The power of this approach is that it provides a simple, shared framework for discussion and argument that is independent of your political party, your religion, or the color of your skin. Using the framework will not answer every question or solve all of our disagreements, but it will allow us to focus on whether or not some proposed law is a legitimate exercise of governmental power. Because frankly, there is nothing in the Constitution that says I have to agree with your ideas on religion, or your political philosophy, or your ideas on how to improve society. In fact, the Constitution gives me the express right to disagree with you and everyone else on all of those things. We are more likely to achieve meaningful outcomes if we use the framework provided in the Constitution to focus our discussions about what government should do on any particular issue than if we waste time on matters where we are all entitled to our own opinion.
The beauty and power of the United States Constitution is not that it contains a tailor-made solution for every new type of problem that has emerged over the past 230 years. Rather, the beauty of our Constitution is that it contains a framework for tapping the wisdom of each generation to solve that generation's problems. The beauty of the Constitution is that it recognizes one thing does not change--people continue to disagree over how to use the resources of our society to solve the problems we face. The beauty of our Constitution is that it includes fair processes for considering opposing viewpoints as we try to resolve our disagreements.
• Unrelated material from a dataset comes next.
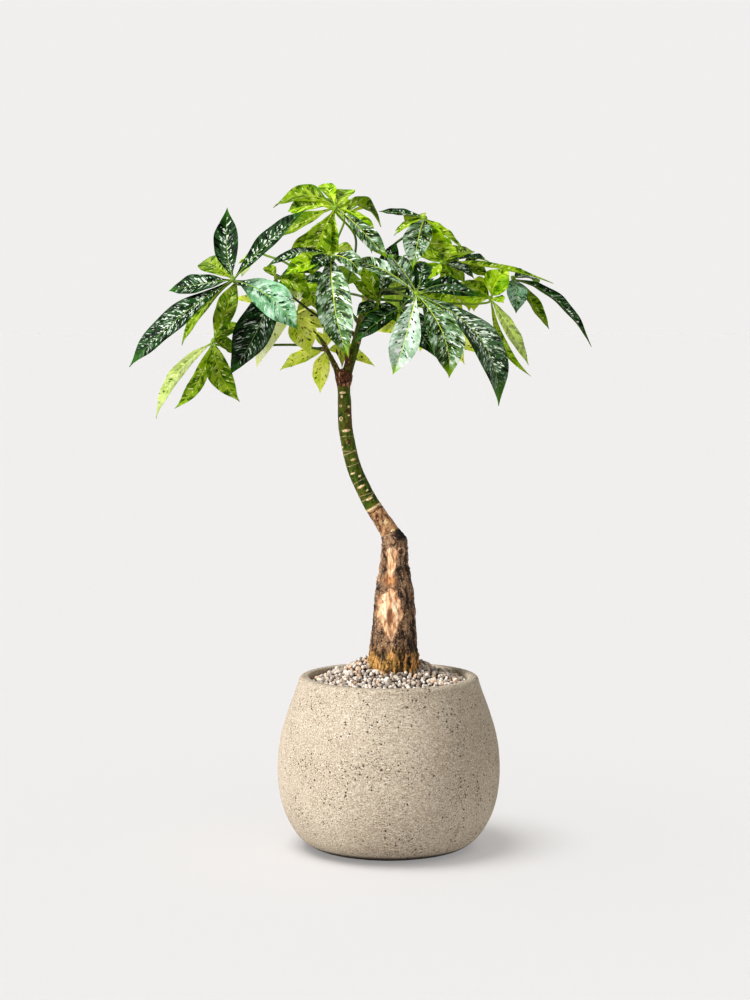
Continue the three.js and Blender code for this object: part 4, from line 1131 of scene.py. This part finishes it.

The proper use of our Constitution is not to suppress dissent or to take us backwards to some imagined "good old days." The magic of our Constitution is its power to use reason to leverage our differences, with all parties making the best case possible for how their programs, proposals and candidates can help us "form a more perfect Union, establish Justice, insure domestic Tranquility, provide for the common defense, promote the general Welfare, and secure the Blessings of Liberty to ourselves and our Posterity".